Advanced AI/ML Backend Service for Emotion Recognition & Multi-Modal Analysis
Powering the SoulSync application with cutting-edge machine learning capabilities
SoulSync AI Engine is a sophisticated machine learning backend service that provides real-time emotion recognition and analysis across multiple modalities. Built with FastAPI and Python 3.11, it serves as the intelligent core of the SoulSync ecosystem, processing audio, video, and textual data to understand human emotions and preferences.
- 🎵 Music Emotion Analysis - Extract emotional features from audio files using advanced signal processing
- 👤 Human Emotion Detection - Multi-modal emotion recognition combining facial expressions and voice analysis
- NEW: Deep Learning CNN for face emotion recognition (7 emotions)
- NEW: LSTM-CNN hybrid for voice emotion recognition
- NEW: Intelligent fusion with confidence weighting
- 🗣️ Voice Emotion Recognition - Real-time analysis of vocal patterns and emotional states
- 🌐 Language Detection - Automatic language identification from audio inputs
- 📷 Face Detection & Analysis - Advanced facial recognition using OpenCV
- 🔄 Real-time Processing - Asynchronous processing for optimal performance
- 🌍 Cross-Origin Support - CORS-enabled API for seamless frontend integration
🚀 Enhanced Emotion Detection (March 2026)
- Upgraded from basic heuristics to state-of-the-art deep learning models
- Face Emotion: 4-block CNN with BatchNorm (65-70% accuracy on FER2013)
- Voice Emotion: Hybrid CNN-BiLSTM with 180-dimensional audio features
- Intelligent Fusion: Confidence-weighted multi-modal integration
- Low Latency: All models run locally (150-300ms total processing)
- 7 Emotions: Angry, Disgust, Fear, Happy, Sad, Surprise, Neutral
- See EMOTION_MODEL_IMPROVEMENTS.md for details
- Backend Framework: FastAPI (async/await support)
- Python Version: 3.11.14 (optimized for ML packages)

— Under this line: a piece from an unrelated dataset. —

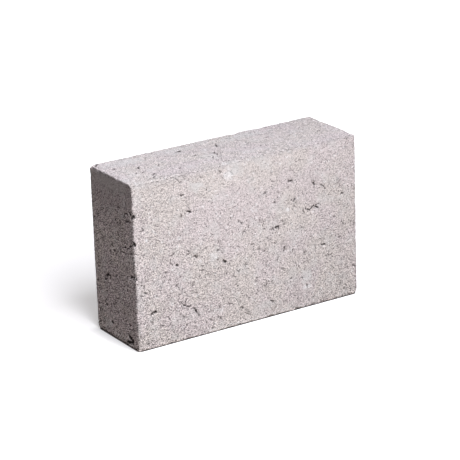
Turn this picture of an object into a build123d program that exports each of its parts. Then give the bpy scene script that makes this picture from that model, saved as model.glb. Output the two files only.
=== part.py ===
"""A ballast block: one solid block of dense cast concrete that stands on its long narrow face.

X runs along the length, Y through the thickness and Z up, with the origin at the centre of the base.
The large face towards -Y is the front and the end towards -X is the left end. Sizes are in millimetres.
"""

import os
from math import cos, radians, sin, sqrt

from build123d import *

# Overall size
length = 290
thickness = 90
height = 190

# Rounding that the mould leaves on every arris
upright_arris_radius = 1.9
base_arris_radius = 1.8
top_arris_radius = 1.2

# Wear on the top front arris: how far it reaches over the top and down the front at each station
wear_at_left_end = 7.0
wear_near_left_end = 5.5
wear_near_right_end = 3.2
wear_at_right_end = 1.9
wear_station_from_left = 70
wear_station_from_right = 90
wear_flatness = 0.33

# Corners that have crumbled away: reach along X, Y and Z, and the radius of the crown that is left
back_left_top_loss = (7.0, 9.0, 4.2)
back_left_base_loss = (5.5, 6.0, 10.0)
front_right_base_loss = (6.5, 5.0, 9.5)
front_left_top_loss = (4.0, 6.0, 5.0)
corner_crown_radius = 22.0

# Spalls along the upright arris between the front and the left end: height above the base and bite
spall_scoop_radius = 9.0
front_left_spalls = [(44, 1.3), (86, 1.9), (122, 2.3), (155, 1.7)]

# Spalls along the base of the front: distance from the left end and bite
front_base_spalls = [(62, 1.5), (118, 1.1), (171, 1.8), (226, 1.4)]

# Spalls along the top arris of the left end: distance from the front and bite
left_top_spalls = [(30, 1.3), (57, 1.0)]

# Open voids in the front: distance from the left or right end, height above the base, width and depth
front_voids_from_left = [
    (61, 40, 3.4, 1.6),
    (74, 31, 3.8, 1.7),
    (52, 89, 3.0, 1.4),
    (70, 146, 3.2, 1.5),
    (77, 93, 2.8, 1.3),
    (113, 79, 3.6, 1.7),
]
front_voids_from_right = [(97, 75, 3.2, 1.5), (89, 153, 3.2, 1.5), (45, 69, 2.8, 1.3)]

# Open voids in the top: distance from the left or right end, distance from the front, width and depth
top_voids_from_left = [(41, 19, 3.2, 1.3), (122, 9, 3.6, 1.4)]
top_voids_from_right = [(38, 58, 4.0, 1.5), (81, 54, 3.0, 1.2)]

# Streaks in the front: distance from the left or right end, height above the base, length, width,
# depth and turn from level in degrees
front_streaks_from_left = [(21, 41, 8.4, 2.8, 1.2, 25)]
front_streaks_from_right = [
    (55, 116, 15.0, 2.6, 1.1, 38),
    (110, 103, 11.0, 2.4, 1.0, 22),
    (53, 128, 9.0, 2.2, 0.9, -30),
]

# The crack that half rings a stone near the foot of the left end: where the stone is, the radius of
# the ring along the middle of the crack, how far it runs round in degrees, its width and its depth
foot_stone_from_front = 18
foot_stone_height = 8
foot_crack_radius = 4.4
foot_crack_sweep = 170
foot_crack_width = 2.2
foot_crack_depth = 3.0

# How far each cutting shape stands clear of the face that it cuts
overcut = 3.0

front_y = -thickness / 2
back_y = thickness / 2
left_x = -length / 2
right_x = length / 2

# Working planes: local x runs along the face and local z points out of it
front_plane = Plane(origin=(0, front_y, 0), x_dir=(1, 0, 0), z_dir=(0, -1, 0))
top_plane = Plane(origin=(0, front_y, height), x_dir=(1, 0, 0), z_dir=(0, 0, 1))
left_plane = Plane(origin=(left_x, front_y, 0), x_dir=(0, -1, 0), z_dir=(-1, 0, 0))


def make_arris_waste(stations):
    """Returns what is worn off the top front arris, lofted through (x, reach) stations."""
    with BuildPart() as waste:
        for x, reach in stations:
            station_plane = Plane(origin=(x, front_y, height), x_dir=(0, 1, 0), z_dir=(1, 0, 0))
            sagitta = wear_flatness * reach
            with BuildSketch(station_plane):
                with BuildLine():
                    ThreePointArc((0, -reach), (sagitta, -sagitta), (reach, 0))
                    Line((reach, 0), (reach, overcut))
                    Line((reach, overcut), (-overcut, overcut))
                    Line((-overcut, overcut), (-overcut, -reach))
                    Line((-overcut, -reach), (0, -reach))
                make_face()
        loft(ruled=True)
    return waste.part


def make_corner_waste(corner, reach, crown_radius):
    """Returns what has crumbled off a corner: its tip, less a ball that passes through the three reaches."""
    tip = Vector(*corner)
    inward = [-1 if coordinate > 0 else 1 for coordinate in (tip.X, tip.Y, tip.Z)]
    along_x = tip + Vector(inward[0] * reach[0], 0, 0)
    along_y = tip + Vector(0, inward[1] * reach[1], 0)
    along_z = tip + Vector(0, 0, inward[2] * reach[2])
    side_a = along_y - along_x
    side_b = along_z - along_x
    normal = side_a.cross(side_b)
    to_circle_centre = (
        normal.cross(side_a) * side_b.length**2 + side_b.cross(normal) * side_a.length**2
    ) * (0.5 / normal.length**2)
    depth = sqrt(crown_radius**2 - to_circle_centre.length**2)
    facing = normal.normalized()
    if facing.dot(along_x - tip) < 0:
        facing = facing * -1
    ball_centre = along_x + to_circle_centre + facing * depth
    middle = tip + Vector(*[way * (size - overcut) / 2 for way, size in zip(inward, reach)])
    with BuildPart() as waste:
        with Locations(middle):
            Box(*[size + overcut for size in reach])
        with Locations(ball_centre):
            Sphere(crown_radius, mode=Mode.SUBTRACT)
    return waste.part


def cut_scoop(plane, across, up, scoop_radius, depth):
    """Scoops a ball out of the face of a plane to a depth, with the ball's seam turned to the open side."""
    with Locations(plane):
        with Locations((across, up, scoop_radius - depth)):
            Sphere(scoop_radius, rotation=(0, -90, 0), mode=Mode.SUBTRACT)


def cut_void(plane, across, up, width, depth):
    """Opens a round void of a rim width and a depth in the face of a plane."""
    cut_scoop(plane, across, up, (width**2 / 4 + depth**2) / (2 * depth), depth)


def cut_spall(place, outward, bite):
    """Scoops a shell-shaped spall out of an arris, to a depth of bite along the outward direction."""
    cut_scoop(Plane(origin=place, z_dir=outward), 0, 0, spall_scoop_radius, bite)


def make_streak(plane, across, up, streak_length, width, depth, turn):
    """Returns the spindle that cuts a long streak, with its axis lifted off the face."""
    lift = width / 2 - depth
    axis_way = Vector(cos(radians(turn)), sin(radians(turn)), 0)
    middle = Vector(across, up, lift)
    start = plane.from_local_coords(middle - axis_way * (streak_length / 2))
    end = plane.from_local_coords(middle + axis_way * (streak_length / 2))
    belly = plane.from_local_coords(middle - Vector(0, 0, width / 2))
    with BuildPart() as streak:
        with BuildSketch(Plane(origin=start, x_dir=end - start, z_dir=(end - start).cross(belly - start))):
            with BuildLine():
                ThreePointArc((0, 0), (streak_length / 2, width / 2), (streak_length, 0))
                Line((streak_length, 0), (0, 0))
            make_face()
        revolve(axis=Axis(start, end - start))
    return streak.part


def make_crack(plane, across, up, radius, sweep, width, depth):
    """Returns the curved slot of a crack, centred on the local x side of the stone that it half rings."""
    stone = plane.from_local_coords((across, up, 0))
    half_sweep = radians(sweep / 2)
    start_way = plane.x_dir * cos(half_sweep) - plane.y_dir * sin(half_sweep)
    with BuildPart() as crack:
        with BuildSketch(Plane(origin=stone, x_dir=start_way, z_dir=start_way.cross(plane.z_dir))):
            with Locations((radius, 0)):
                SlotOverall(2 * depth, width, rotation=90)
        revolve(axis=Axis(stone, plane.z_dir), revolution_arc=sweep)
    return crack.part


arris_waste = make_arris_waste(
    [
        (left_x - overcut, wear_at_left_end),
        (left_x + wear_station_from_left, wear_near_left_end),
        (right_x - wear_station_from_right, wear_near_right_end),
        (right_x + overcut, wear_at_right_end),
    ]
)

corner_wastes = [
    make_corner_waste((left_x, back_y, height), back_left_top_loss, corner_crown_radius),
    make_corner_waste((left_x, back_y, 0), back_left_base_loss, corner_crown_radius),
    make_corner_waste((right_x, front_y, 0), front_right_base_loss, corner_crown_radius),
    make_corner_waste((left_x, front_y, height), front_left_top_loss, corner_crown_radius),
]

streaks = [
    make_streak(front_plane, left_x + from_left, *rest) for from_left, *rest in front_streaks_from_left
]
streaks += [
    make_streak(front_plane, right_x - from_right, *rest) for from_right, *rest in front_streaks_from_right
]

foot_crack = make_crack(
    left_plane,
    -foot_stone_from_front,
    foot_stone_height,
    foot_crack_radius,
    foot_crack_sweep,
    foot_crack_width,
    foot_crack_depth,
)

with BuildPart() as ballast_block:
    # The cast body
    with BuildSketch(Plane.XY):
        Rectangle(length, thickness)
    extrude(amount=height)

    # Moulded arrises
    fillet(ballast_block.edges().filter_by(Axis.Z), radius=upright_arris_radius)
    fillet(ballast_block.edges().group_by(Axis.Z)[0], radius=base_arris_radius)
    fillet(ballast_block.edges().group_by(Axis.Z)[-1], radius=top_arris_radius)

    # Handling wear and crumbled corners
    add(arris_waste, mode=Mode.SUBTRACT)
    add(corner_wastes, mode=Mode.SUBTRACT)

    # Spalls
    for above_base, bite in front_left_spalls:
        cut_spall((left_x, front_y, above_base), (-1, -1, 0), bite)
    for from_left, bite in front_base_spalls:
        cut_spall((left_x + from_left, front_y, 0), (0, -1, -1), bite)
    for from_front, bite in left_top_spalls:
        cut_spall((left_x, front_y + from_front, height), (-1, 0, 1), bite)

    # Open voids, streaks and the foot crack
    for from_left, above_base, width, depth in front_voids_from_left:
        cut_void(front_plane, left_x + from_left, above_base, width, depth)
    for from_right, above_base, width, depth in front_voids_from_right:
        cut_void(front_plane, right_x - from_right, above_base, width, depth)
    for from_left, from_front, width, depth in top_voids_from_left:
        cut_void(top_plane, left_x + from_left, from_front, width, depth)
    for from_right, from_front, width, depth in top_voids_from_right:
        cut_void(top_plane, right_x - from_right, from_front, width, depth)
    add(streaks, mode=Mode.SUBTRACT)
    add(foot_crack, mode=Mode.SUBTRACT)

ballast_block.part.label = "ballast_block"
os.makedirs("parts", exist_ok=True)
export_step(ballast_block.part, "parts/ballast_block.step")
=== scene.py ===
"""Dresses the concrete ballast block and sets it on a plain studio floor.

The shell of the block is a fine grid that lies on the solid's own surface and is roughened inwards, so that
it never leaves the solid's box: waves and lumps in the pressed faces, marks painted dark with their shade,
chips and ragged arrises. Its finish is one procedural concrete, with light and shade painted into its colour
here and there. Lengths are in metres; MM and DEG turn other units into these.
"""

import logging
import math
import random
from dataclasses import dataclass, field
from enum import Enum

import bmesh
import bpy
from mathutils import Matrix, Vector, kdtree, noise
from mathutils.bvhtree import BVHTree


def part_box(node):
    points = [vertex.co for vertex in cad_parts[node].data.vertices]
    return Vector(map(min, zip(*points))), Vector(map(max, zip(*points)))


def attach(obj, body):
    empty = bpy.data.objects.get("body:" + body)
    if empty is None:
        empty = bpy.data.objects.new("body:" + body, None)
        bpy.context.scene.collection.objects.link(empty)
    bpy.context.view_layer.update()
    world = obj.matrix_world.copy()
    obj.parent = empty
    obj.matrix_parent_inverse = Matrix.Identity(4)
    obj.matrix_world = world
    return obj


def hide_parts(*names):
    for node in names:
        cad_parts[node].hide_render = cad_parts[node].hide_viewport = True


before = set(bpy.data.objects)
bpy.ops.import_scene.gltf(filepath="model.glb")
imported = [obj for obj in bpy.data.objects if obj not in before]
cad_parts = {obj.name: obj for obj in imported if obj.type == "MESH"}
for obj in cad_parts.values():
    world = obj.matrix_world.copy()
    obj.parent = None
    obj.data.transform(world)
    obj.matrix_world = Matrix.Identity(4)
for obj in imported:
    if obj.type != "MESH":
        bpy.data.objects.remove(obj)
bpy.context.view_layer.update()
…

- Environment Management: Conda
- API Documentation: OpenAPI/Swagger + ReDoc
- Audio Processing: Librosa, SoundFile
- Computer Vision: OpenCV, MediaPipe
- Data Science: NumPy, Pandas, Scikit-learn
- Feature Extraction: MFCC, Chroma, Spectral Analysis
- Model Support: Ready for PyTorch, TensorFlow, ONNX
- Database: PyMongo (MongoDB integration)
- File Handling: aiofiles (async file operations)
- HTTP Client: HTTPx
- Configuration: python-dotenv
- Deployment: Uvicorn ASGI server
ai_engine/
│
├── 📱 app/ # Main application directory
│ ├── 🚀 main.py # FastAPI application entry point
│ ├── 📍 routers/ # API route definitions
│ │ ├── 🎵 music_router.py # Music emotion analysis endpoints
│ │ ├── 👤 human_router.py # Human emotion detection endpoints
│ │ └── 🗣️ language_router.py # Language detection endpoints
│ │
│ ├── 🧠 services/ # Business logic & ML services
│ │ ├── 🎵 music_emotion_service.py # Audio feature extraction & analysis
│ │ ├── 👤 human_emotion_service.py # Multi-modal emotion recognition
│ │ ├── 🗣️ voice_emotion_service.py # Voice pattern analysis
│ │ ├── 📷 face_emotion_service.py # Facial expression analysis
│ │ └── 🌐 language_service.py # Language identification
│ │
│ ├── 📊 models/ # Data models & schemas
│ ├── 🛠️ utils/ # Utility functions
│ └── ⚙️ config/ # Configuration files
│ └── settings.py # Application settings
│
├── 📋 requirements.txt # Python dependencies
├── 🚀 activate.sh # Environment activation script
├── 🤖 face_detection_short_range.tflite # MediaPipe model file
└── 📖 README.md # This comprehensive guide
# 1. Install all dependencies
./install.sh
# OR manually:
# pip install -r requirements.txt
# 2. Setup emotion detection models
python setup_models.py
# 3. Verify installation
python test_system.py
# 4. Start the server
python -m uvicorn app.main:app --reload# Make the activation script executable
chmod +x activate.sh
# Activate environment and see all available commands
source activate.sh
# Start the development server
python app/main.py# Activate the conda environment
conda activate soulsync_ai
# Navigate to app directory
cd app
# Start the server
python main.py
# Alternative: Use uvicorn directly
uvicorn main:app --reload --host 0.0.0.0 --port 8000# Production server with optimized settings
uvicorn app.main:app --host 0.0.0.0 --port 8000 --workers 4- Conda/Miniconda installed on your system
- Python 3.11+ (handled by conda environment)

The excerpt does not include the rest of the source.